The amount of cash from the proceeds of sale of its products was needed to be readily available for the purchase of the crude palm oil. When the price of crude palm oil dropped, less cash was needed to fund the purchase and when its price went up, more cash was needed for the purpose. When less cash was needed to fund the purchase, the excess cash was placed on short term and long-term deposits and on Negotiable Certificates of Deposits. The short term deposits were all for very short terms on 30 days or 1 day call. The placing of deposits and lifting of deposits were continued on a regular and repetitive basis.

The issue of determination was whether interest income derived from the short and long term deposits was business income under Section 4(a) or was interest income under Section 4(c) of the Act.

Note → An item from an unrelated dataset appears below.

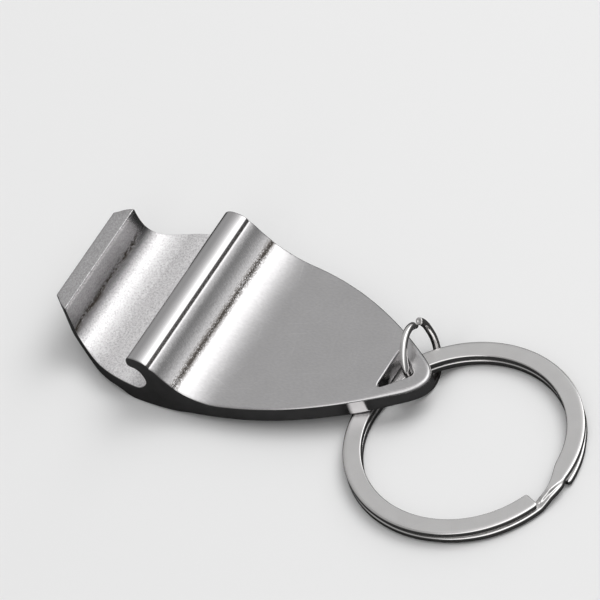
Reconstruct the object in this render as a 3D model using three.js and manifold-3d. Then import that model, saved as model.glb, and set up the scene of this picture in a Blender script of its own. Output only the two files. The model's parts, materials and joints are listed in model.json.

The effect of the classification is pertinent in this case because the brought forward business losses of the taxpayer can be utilized to offset against its interest income if it is treated as a Section 4(a) business source.

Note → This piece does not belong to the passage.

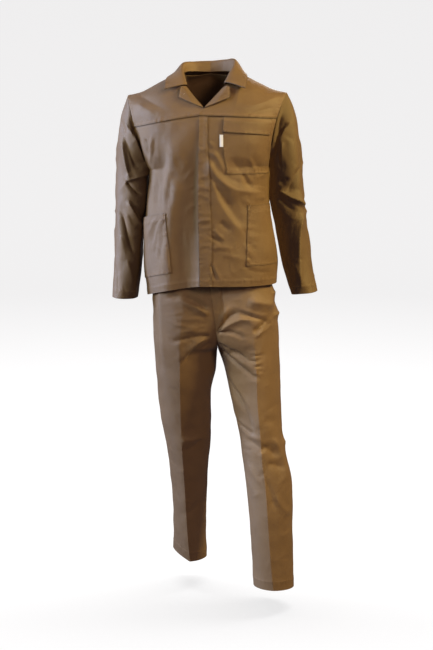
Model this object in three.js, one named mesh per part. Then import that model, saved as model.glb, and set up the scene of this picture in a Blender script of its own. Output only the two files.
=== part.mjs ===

The taxpayer contended that interest income from the short term and long term deposits is part and parcel of its business income or ancillary to its business or it is business income arising out of an adventure or concern in the nature of a trade.

After having considered that the motive for the deposits was the intention to make profits for the company using idle funds or excess cash, the SCIT held that the interest income satisfied the criteria envisaged in order to qualify as business income or alternatively, as income from an adventure or concern in the nature of trade.

On appeal to the High Court by the IRB, the High Court held that in the case stated there was nothing ex facie which was bad in law and that could have tilted the balance in favour of the IRB and thereby confirmed the decision of the SCIT.

The IRB pursued the appeal with the Court of Appeal. Having reviewed the findings of primary facts made by the SCIT, the Court of Appeal agreed with what was summarized by the learned judge on the facts as found.